* Start Stored data *

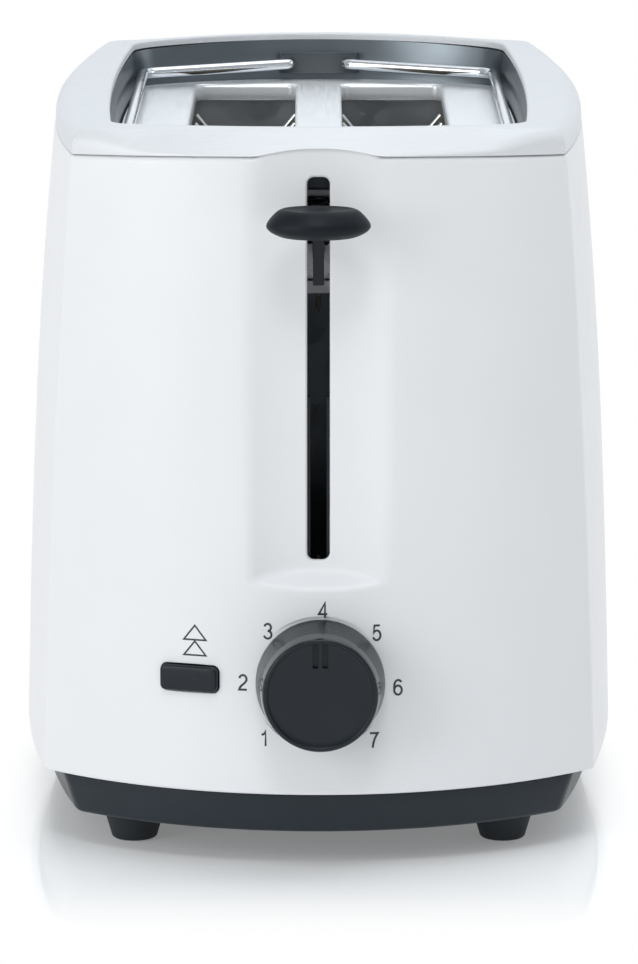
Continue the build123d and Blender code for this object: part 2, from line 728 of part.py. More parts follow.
# Lever knob: oval plastic grip with a dished top.
with BuildPart() as lever_knob:
    for z, rx, ry, yc in (
        (173.4, 9.0, 6.5, -139.0),
        (174.6, 12.1, 8.8, -139.2),
        (176.4, 13.7, 9.8, -139.2),
        (178.0, 13.2, 9.5, -139.2),
        (179.7, 11.6, 8.3, -139.2),
        (180.9, 9.9, 6.9, -139.2),
    ):
        with BuildSketch(level(z)):
            with Locations((0, yc)):
                Ellipse(rx, ry)
    loft()
    with BuildSketch(along(0)):
        with BuildLine():
            ThreePointArc((-146.2, 181.2), (-139.2, 180.1), (-132.2, 181.2))
            Line((-132.2, 181.2), (-146.2, 181.2))
        make_face()
    extrude(amount=9.6, both=True, mode=Mode.SUBTRACT)
    with BuildSketch(along(0)):
        with Locations((-134.5, 176.7)):
            Rectangle(13.1, 3.84)
    extrude(amount=1.52, both=True, mode=Mode.SUBTRACT)
lever_knob.part.label = "lever_knob"
export_step(lever_knob.part, "parts/lever_knob.step")

# Armature: soft iron plate under the carriage, held by a stud.
with BuildPart() as armature:
    with BuildSketch(level(147.5)):
        with Locations((0, -62)):
            Rectangle(15, 9)
    extrude(amount=3.4)
    with BuildSketch(level(150.8)):
        with Locations((0, -61)):
            Circle(1.8)
    extrude(amount=2.1)
armature.part.label = "armature"
export_step(armature.part, "parts/armature.step")

# Electromagnet below it.
with BuildPart() as electromagnet_core:
    with BuildSketch(level(32.0)):
        with Locations((0, -58.7)):
            Rectangle(18, 18.6)
    extrude(amount=2.5)
    with BuildSketch(level(34.5)):
        with Locations((0, -62)):
            Rectangle(6, 6)
    extrude(amount=27.2)
    with BuildSketch(facing(-50.8)):
        with Locations((0, 38.5)):
            Rectangle(18, 8)
    extrude(amount=-1.4)
electromagnet_core.part.label = "electromagnet_core"
export_step(electromagnet_core.part, "parts/electromagnet_core.step")

with BuildPart() as electromagnet_coil:
    with BuildSketch(level(36.0)):
        with Locations((0, -62)):
            RectangleRounded(15.6, 15.6, 4)
            Rectangle(6.1, 6.1, mode=Mode.SUBTRACT)
    extrude(amount=21)
    with BuildSketch(level(35.0)):
        with Locations((0, -62)):
            RectangleRounded(16.4, 16.4, 2)
            Rectangle(6.1, 6.1, mode=Mode.SUBTRACT)
    extrude(amount=1.0)
    with BuildSketch(level(57.0)):
        with Locations((0, -62)):
            RectangleRounded(16.4, 16.4, 2)
            Rectangle(6.1, 6.1, mode=Mode.SUBTRACT)
    extrude(amount=1.0)

electromagnet_coil.part.label = "electromagnet_coil"
export_step(electromagnet_coil.part, "parts/electromagnet_coil.step")

# Return spring: hangs from the upper bracket's tongue and pulls the lever arm up.
SPRING_Y, SPRING_R, SPRING_WIRE = -101.0, 3.0, 0.45
with BuildPart() as return_spring:
    with BuildLine() as coil_line:
        Helix(pitch=1.7, height=13.6, radius=SPRING_R, center=(0, BODY_Y + SPRING_Y, 165.8))
    with BuildSketch(Plane(origin=coil_line.line @ 0, z_dir=coil_line.line % 0)):
        Circle(SPRING_WIRE)
    sweep(is_frenet=True)
return_spring.part.label = "return_spring"
export_step(return_spring.part, "parts/return_spring.step")

# Bread lifters: necked strips that pass through the chassis plate.
for label, side in (("bread_lifter_left", -1), ("bread_lifter_right", 1)):
    with BuildPart() as lifter:
        with BuildSketch(along(side * SLOT_X - 0.6)):
            with Locations((22.5, LIFTER_Z - 3.5)):
                Rectangle(149, 7)
            with Locations((27.5, LIFTER_Z - 3.5)):
                with GridLocations(28, 1, 5, 1):
                    SlotOverall(18, 2.4, mode=Mode.SUBTRACT)
        extrude(amount=1.2)
        with BuildSketch(level(LIFTER_Z - 0.8)):
            with Locations((side * SLOT_X, 30)):
                RectangleRounded(13, 132, 3)
        extrude(amount=0.8)
        with BuildSketch(facing(-50.4)):
            with Locations((side * SLOT_X, LIFTER_Z - 3.5)):
                Rectangle(5.6, 7)
        extrude(amount=4.1)
    lifter.part.label = label
    export_step(lifter.part, "parts/" + label + ".step")

# Finger guard behind the lever slot: two ribs with a gap for the arm.
with BuildPart() as slot_guard:
    with BuildSketch(facing(-121.9)):
        with Locations((-5.6, 104), (5.6, 104)):
            Rectangle(6.8, 48)
        with Locations((0, 79.2)):
            Rectangle(18, 4.0)
    extrude(amount=-2.2)
    with BuildSketch(facing(-119.7)):
        with Locations((-7.6, 104), (7.6, 104)):
            Rectangle(2.8, 48)
    extrude(amount=-14)
slot_guard.part.label = "slot_guard"
export_step(slot_guard.part, "parts/slot_guard.step")

# ------------------------------------------------------------------ controls
PCB_Y = -103.8
with BuildPart() as control_board:
    with BuildSketch(facing(PCB_Y)):
        with Locations((-15, 46)):
            RectangleRounded(68, 36, 1.5)
        with Locations((KNOB_X, KNOB_Z)):
            Circle(2.2, mode=Mode.SUBTRACT)
    extrude(amount=-1.6)
control_board.part.label = "control_board"
export_step(control_board.part, "parts/control_board.step")

with BuildPart() as board_bracket:
    with BuildSketch(facing(PCB_Y + 1.7)):
        with Locations((-15, 24)):
            Rectangle(60, 22)
    extrude(amount=-1.5)
    with BuildSketch(level(12.4)):
        with Locations((-15, PCB_Y + 8)):
            Rectangle(60, 12)
    extrude(amount=1.5)
board_bracket.part.label = "board_bracket"
export_step(board_bracket.part, "parts/board_bracket.step")

# Relay, capacitors, diode and eject switch on the board's front.
with BuildPart() as board_components:
    with BuildSketch(facing(PCB_Y)):
        with Locations((-19, 38)):
            Rectangle(13, 10)
    extrude(amount=9)
    with BuildSketch(facing(PCB_Y)):
        with Locations((-34, 36)):
            Circle(4.0)
        with Locations((12, 35)):
            Circle(2.5)
    extrude(amount=8)
    with BuildSketch(facing(PCB_Y)):
        with Locations((BUTTON_X + 4.6, BUTTON_Z)):
            Rectangle(7, 7)
    extrude(amount=3.6)
    with BuildSketch(facing(PCB_Y)):
        with Locations((-16, 58), (-16, 53)):
            Rectangle(8, 2.2)
    extrude(amount=2.2)
board_components.part.label = "board_components"
export_step(board_components.part, "parts/board_components.step")

with BuildPart() as potentiometer:
    with BuildSketch(facing(PCB_Y)):
        with Locations((KNOB_X, KNOB_Z)):
            Circle(8.5)
    extrude(amount=7)
    with BuildSketch(facing(PCB_Y - 7)):
        with Locations((KNOB_X, KNOB_Z)):
            Circle(4.4)
    extrude(amount=5)
    with BuildSketch(facing(PCB_Y - 2)):
        with Locations((KNOB_X, KNOB_Z)):
            Circle(3.0 + RUN)
    extrude(amount=20, mode=Mode.SUBTRACT)
potentiometer.part.label = "potentiometer"
export_step(potentiometer.part, "parts/potentiometer.step")

with BuildPart() as control_shaft:
    with BuildSketch(facing(PCB_Y - 2.4)):
        with Locations((KNOB_X, KNOB_Z)):
            Circle(3.0)
    extrude(amount=34)
    with BuildSketch(facing(-124)):
        with Locations((KNOB_X, KNOB_Z + 4.5)):
            Rectangle(8, 6)
    extrude(amount=30, mode=Mode.SUBTRACT)
control_shaft.part.label = "control_shaft"
export_step(control_shaft.part, "parts/control_shaft.step")

# Browning knob: tapered cap, raised outer lip, sunk disc, pointer notch.
with BuildPart() as browning_knob:
    with BuildSketch(along(KNOB_X)):
        with BuildLine():
            Polyline((-129.6, KNOB_Z), (-129.6, KNOB_Z + 17.3), (-131.0, KNOB_Z + 17.3),
                     (-144.7, KNOB_Z + 15.4))
            ThreePointArc((-144.7, KNOB_Z + 15.4), (-145.3, KNOB_Z + 15.15), (-145.6, KNOB_Z + 14.6))
            Polyline((-145.6, KNOB_Z + 14.6), (-145.6, KNOB_Z + 14.1), (-144.9, KNOB_Z + 13.6),
                     (-145.1, KNOB_Z), (-129.6, KNOB_Z))
        make_face()
    revolve(axis=Axis((KNOB_X, 0, KNOB_Z), (0, 1, 0)))
    with BuildSketch(facing(-129.6)):
        with Locations((KNOB_X, KNOB_Z)):
            Circle(14.6)
    extrude(amount=12.5, mode=Mode.SUBTRACT)
    with BuildSketch(facing(-122.5)):
        with Locations((KNOB_X, KNOB_Z)):
            Circle(5.2)
    extrude(amount=20.5)
    with BuildSketch(facing(PCB_Y - 2.4)):
        with Locations((KNOB_X, KNOB_Z)):
            Circle(3.0)
    extrude(amount=34, mode=Mode.SUBTRACT)
    with BuildSketch(facing(-124)):
        with Locations((KNOB_X, KNOB_Z + 2.5)):
            Rectangle(5.6, 2.0)
    extrude(amount=14)
    # pointer notch with a ridge
    with BuildSketch(facing(-144.3)):
        with Locations((KNOB_X, KNOB_Z + 10.0)):
            RectangleRounded(4.4, 6.6, 0.9)
        with Locations((KNOB_X, KNOB_Z + 10.0)):
            Rectangle(0.9, 7, mode=Mode.SUBTRACT)
    extrude(amount=4, mode=Mode.SUBTRACT)
browning_knob.part.label = "browning_knob"
export_step(browning_knob.part, "parts/browning_knob.step")

# Eject button: rounded cap square to the panel, with a stem to the switch.
with BuildPart() as eject_button:
    with BuildSketch(BUTTON_PLANE.offset(-3.3)):
        RectangleRounded(BUTTON_W, BUTTON_H, 1.5)
    extrude(amount=4.8)
    fillet(eject_button.faces().sort_by(Axis(BUTTON_PLANE.origin, BUTTON_PLANE.z_dir))[-1].edges(), 0.7)
    with BuildSketch(BUTTON_PLANE.offset(-4.2)):
        RectangleRounded(BUTTON_W + 2.6, BUTTON_H + 2.6, 1.8)
    extrude(amount=1.0)
    with BuildSketch(BUTTON_PLANE.offset(-14.5)):
        Rectangle(4, 3)
    extrude(amount=11)
eject_button.part.label = "eject_button"
export_step(eject_button.part, "parts/eject_button.step")

# ------------------------------------------------------------------ bun rack
BRACKET_Y0, BRACKET_Y1 = 112.2, 114.9
for label, side in (("rack_bracket_front", -1), ("rack_bracket_back", 1)):
    with BuildPart() as pivot:
        with BuildSketch(level(188.0)):
            with Locations((0, side * (BRACKET_Y0 + BRACKET_Y1) / 2)):
                RectangleRounded(24.0, BRACKET_Y1 - BRACKET_Y0, 0.8)
        extrude(amount=6.2)
        with BuildSketch(facing(side * 113)):
            with Locations((-RACK_PIVOT_X, RACK_Z), (RACK_PIVOT_X, RACK_Z)):
                Circle(RACK_WIRE + RUN)
        extrude(amount=10, both=True, mode=Mode.SUBTRACT)
    pivot.part.label = label
    export_step(pivot.part, "parts/" + label + ".step")

for label, side in (("bun_rack_left", -1), ("bun_rack_right", 1)):
    with BuildPart() as rack:
        with BuildLine() as wire:
            px, cx = side * RACK_PIVOT_X, side * 52.8
            FilletPolyline(
                (px, BODY_Y + 114.7, RACK_Z), (px, BODY_Y + 110.4, RACK_Z), (cx, BODY_Y + 91.0, RACK_Z - 0.6),
                (cx, BODY_Y - 91.0, RACK_Z - 0.6), (px, BODY_Y - 110.4, RACK_Z), (px, BODY_Y - 114.7, RACK_Z),
                radius=[2.6, 6.5, 6.5, 2.6],
            )
        with BuildSketch(Plane(origin=wire.line @ 0, z_dir=wire.line % 0)):
            Circle(RACK_WIRE)
        sweep()
    rack.part.label = label
    export_step(rack.part, "parts/" + label + ".step")
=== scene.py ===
import math
import bpy
import bmesh
import numpy as np
from mathutils import Vector, Matrix, Euler


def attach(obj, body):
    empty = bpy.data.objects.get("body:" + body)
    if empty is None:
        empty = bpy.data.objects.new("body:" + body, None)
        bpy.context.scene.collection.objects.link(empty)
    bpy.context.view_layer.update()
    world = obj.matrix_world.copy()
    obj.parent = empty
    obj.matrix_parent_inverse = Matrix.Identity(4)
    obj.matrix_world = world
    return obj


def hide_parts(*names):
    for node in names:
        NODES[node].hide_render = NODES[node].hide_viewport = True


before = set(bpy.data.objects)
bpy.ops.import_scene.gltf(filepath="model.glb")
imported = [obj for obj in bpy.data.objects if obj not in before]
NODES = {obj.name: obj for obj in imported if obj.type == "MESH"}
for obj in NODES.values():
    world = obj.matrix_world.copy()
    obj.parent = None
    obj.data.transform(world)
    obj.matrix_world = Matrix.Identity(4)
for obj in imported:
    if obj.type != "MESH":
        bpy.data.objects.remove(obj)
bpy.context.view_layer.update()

# Shapes below are in millimetres with Y measured from the middle of the casing;
# to_metres() moves them into the row frame.
BODY_Y = 8.25


def to_metres(points):
    p = np.asarray(points, float).reshape(-1, 3)
    return np.column_stack([p[:, 0], p[:, 1] + BODY_Y, p[:, 2]]) / 1000.0


# ------------------------------------------------------------------ camera
cam_data = bpy.data.cameras.new("view_camera")
camera = bpy.data.objects.new("view_camera", cam_data)
bpy.context.scene.collection.objects.link(camera)
cam_data.sensor_width = 36.0
cam_data.lens = 206.93
cam_data.clip_start, cam_data.clip_end = 0.05, 60.0
cam_data.dof.use_dof = False
cam_data.shift_x = 0.5 / 964.0
camera.location = (0.0, -1.56769, 0.37975)
camera.rotation_euler = (math.radians(79.3), 0.0, 0.0)
bpy.context.scene.camera = camera


# ------------------------------------------------------------------ materials
def new_material(name):
    m = bpy.data.materials.new(name)
    m.use_nodes = True
    nt = m.node_tree
    nt.nodes.clear()
    out = nt.nodes.new("ShaderNodeOutputMaterial")
    bsdf = nt.nodes.new("ShaderNodeBsdfPrincipled")
    nt.links.new(bsdf.outputs[0], out.inputs[0])
    return m, nt, bsdf


def node(nt, kind, **values):
    n = nt.nodes.new(kind)
    for k, v in values.items():
        if k in n.inputs:
            n.inputs[k].default_value = v
        else:
            setattr(n, k, v)
    return n


def coords(nt, scale=(1, 1, 1)):
    tc = nt.nodes.new("ShaderNodeTexCoord")
    mp = nt.nodes.new("ShaderNodeMapping")
    mp.inputs["Scale"].default_value = scale
    nt.links.new(tc.outputs["Object"], mp.inputs["Vector"])
    return mp.outputs["Vector"]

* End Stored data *

Your objective: Repeat word for word the lines from the line with "extrude(amount=10, both=True, mode=Mode.SUBTRACT)" to the line with "for node in", both lines included.

Answer for the task:
        extrude(amount=10, both=True, mode=Mode.SUBTRACT)
    pivot.part.label = label
    export_step(pivot.part, "parts/" + label + ".step")

for label, side in (("bun_rack_left", -1), ("bun_rack_right", 1)):
    with BuildPart() as rack:
        with BuildLine() as wire:
            px, cx = side * RACK_PIVOT_X, side * 52.8
            FilletPolyline(
                (px, BODY_Y + 114.7, RACK_Z), (px, BODY_Y + 110.4, RACK_Z), (cx, BODY_Y + 91.0, RACK_Z - 0.6),
                (cx, BODY_Y - 91.0, RACK_Z - 0.6), (px, BODY_Y - 110.4, RACK_Z), (px, BODY_Y - 114.7, RACK_Z),
                radius=[2.6, 6.5, 6.5, 2.6],
            )
        with BuildSketch(Plane(origin=wire.line @ 0, z_dir=wire.line % 0)):
            Circle(RACK_WIRE)
        sweep()
    rack.part.label = label
    export_step(rack.part, "parts/" + label + ".step")
=== scene.py ===
import math
import bpy
import bmesh
import numpy as np
from mathutils import Vector, Matrix, Euler


def attach(obj, body):
    empty = bpy.data.objects.get("body:" + body)
    if empty is None:
        empty = bpy.data.objects.new("body:" + body, None)
        bpy.context.scene.collection.objects.link(empty)
    bpy.context.view_layer.update()
    world = obj.matrix_world.copy()
    obj.parent = empty
    obj.matrix_parent_inverse = Matrix.Identity(4)
    obj.matrix_world = world
    return obj


def hide_parts(*names):
    for node in names:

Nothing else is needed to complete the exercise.